Natural calamities


Recent headlines out of El Salvador highlight the country's vulnerability to natural disaster. Recent strong rains have caused flooding, destructive mudslides, and collapses of roads and buildings. Yesterday one man died entombed in a mudslide; another dies in a traffic accident caused by flooded roads. Small earthquakes have been measured in the country this week; although no damage was reported. Salvadoran authorities also report a new increase in activity in the Santa Ana volcano. Fumes of smoke and vapor have been more pronounced than recently; although officials do not expect an explosion producing lava.

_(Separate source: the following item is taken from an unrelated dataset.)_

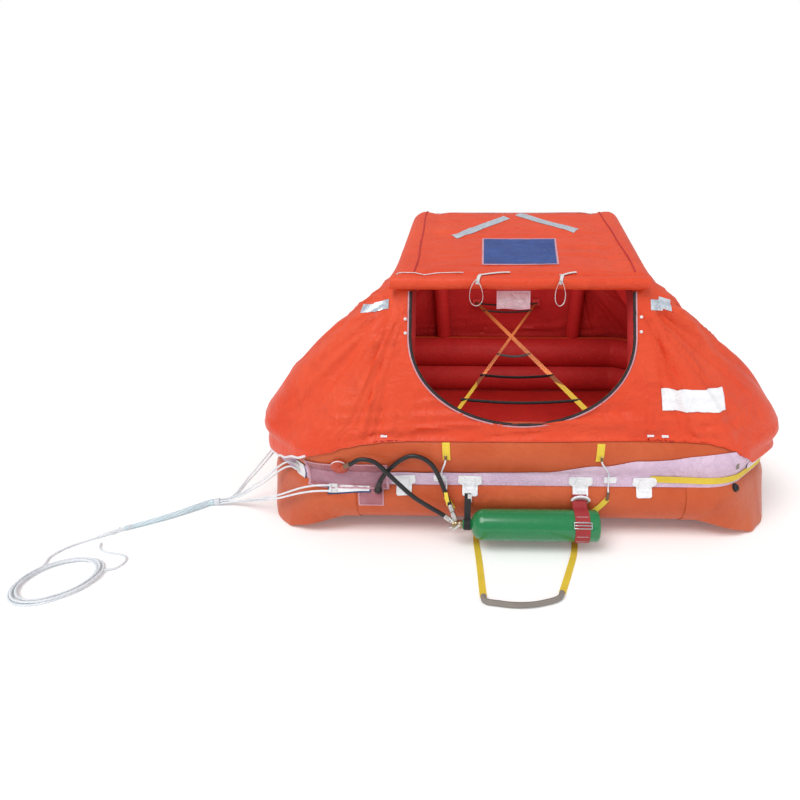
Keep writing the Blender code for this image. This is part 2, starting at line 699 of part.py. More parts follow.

These headlines made me recall the words of Jesuit theologian Jon Sobrino, who teaches at the University of Central America in San Salvador:
So, to live in El Salvador is a heavy burden, but it is not borne equally by everyone. As always, it weighs more heavily on the poor majorities. The [2001] earthquake has destroyed houses, especially the ones built of mud and sticks or of adobe, which is where the poor live because they can't afford cement and iron. The floods and mudslides have buried people and homes -- simple middle class homes among them -- but always the poor, because the steep and barren hillsides are often the only place they can plant their crops, never on a fertile plain.

Jon Sobrino, S.J., Where is God? Earthquake Terrorism, Barbarity and Hope, Orbis Books, 2004.

Comments

Anonymous said…
Wouldn't you imagine that the deforestation in El Salvaodor is also contributing to the mudslides, etc.?
(There's a good article on it at http://www.concernusa.org/news/item.asp?nid=34

Thanks for a great blog. I was in El Salvador in June with CRS.